Now we create the Slurm script to run this efficiently on a GPU node. Make sure to change the user email to your email.

In [None]:
%%writefile submit.sh
#!/bin/bash
#SBATCH --partition=hub
#SBATCH --job-name=hyper_hunt
#SBATCH --output=search_%j.log
#SBATCH --error=search_%j.err
#SBATCH --nodes=1
#SBATCH --ntasks=1
#SBATCH --cpus-per-task=8
## #SBATCH --gres=gpu:1
#SBATCH --time=00:20:00
#SBATCH --mem=8G
#SBATCH --mail-user=user_account@scu.edu
#SBATCH --mail-type=END

# Load necessary modules (Uncomment and adjust based on your cluster's specific modules)
module load Anaconda3
conda activate 342wi26


python hyperparam_search.py

In [None]:
# Submit the job
!sbatch submit.sh

### Monitoring
Use `!squeue -u $USER` to verify your job is running. Wait for it to complete before moving to Part 4. You should receive an email when it's done.

In [None]:
!squeue -u $USER

---

## Part 4: Analyzing Results

Once the job is done, we will read `search_results.csv` and visualize the difference.
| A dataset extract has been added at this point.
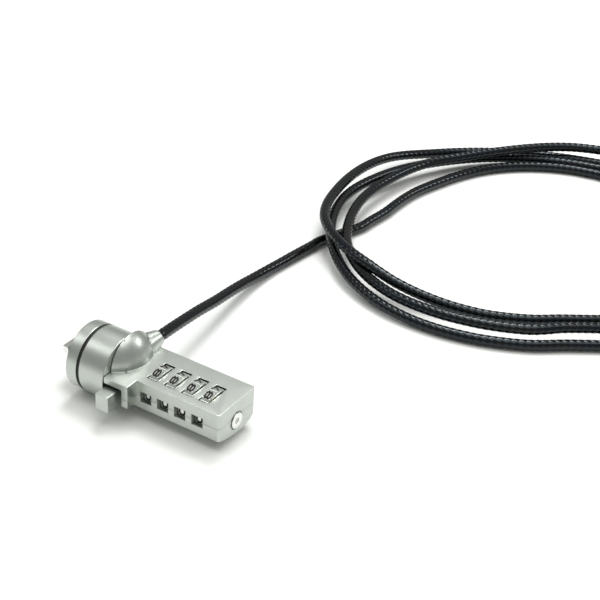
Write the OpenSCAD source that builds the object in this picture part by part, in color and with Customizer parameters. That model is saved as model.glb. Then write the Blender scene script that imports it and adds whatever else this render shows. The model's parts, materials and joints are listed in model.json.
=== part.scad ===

We expect Random Search to likely find a better configuration because it explores more unique values for the "important" parameters (usually Learning Rate).

In [None]:
import pandas as pd
import matplotlib.pyplot as plt
import os

if os.path.exists('search_results.csv'):
    df = pd.read_csv('search_results.csv')
    
    # Separate Data
    grid_df = df[df['type'] == 'grid']
    rand_df = df[df['type'] == 'random']
    
    print("Top 3 Grid Configurations:")
    print(grid_df.sort_values('accuracy', ascending=False).head(3)[['lr', 'weight_decay', 'accuracy']])
    
    print("\nTop 3 Random Configurations:")
    print(rand_df.sort_values('accuracy', ascending=False).head(3)[['lr', 'weight_decay', 'accuracy']])
    
    # Visualization
    plt.figure(figsize=(10, 6))
    
    # Plot Grid Points
    plt.scatter(grid_df['lr'], grid_df['weight_decay'], 
                s=grid_df['accuracy']*5, c='blue', alpha=0.6, label='Grid Search')
    
    # Plot Random Points
    plt.scatter(rand_df['lr'], rand_df['weight_decay'], 
                s=rand_df['accuracy']*5, c='red', alpha=0.6, label='Random Search')
    
    plt.xscale('log')
    plt.yscale('log')
    plt.xlabel('Learning Rate (Log Scale)')
    plt.ylabel('Weight Decay (Log Scale)')
    plt.title('Hyperparameter Search Space (Size = Accuracy)')
    plt.legend()
    plt.grid(True, which="both", ls="--")
    plt.show()
    
else:
    print("Results file not found yet. Please wait for the job to complete.")

### Conclusion
Observe the scatter plot. 
* **Grid Search** samples overlap on the axes (we essentially tested only 3 unique learning rates).
* **Random Search** tests 9 unique learning rates. Since Learning Rate is usually the most important parameter, Random Search gives us a better chance of hitting the "sweet spot" between our grid lines.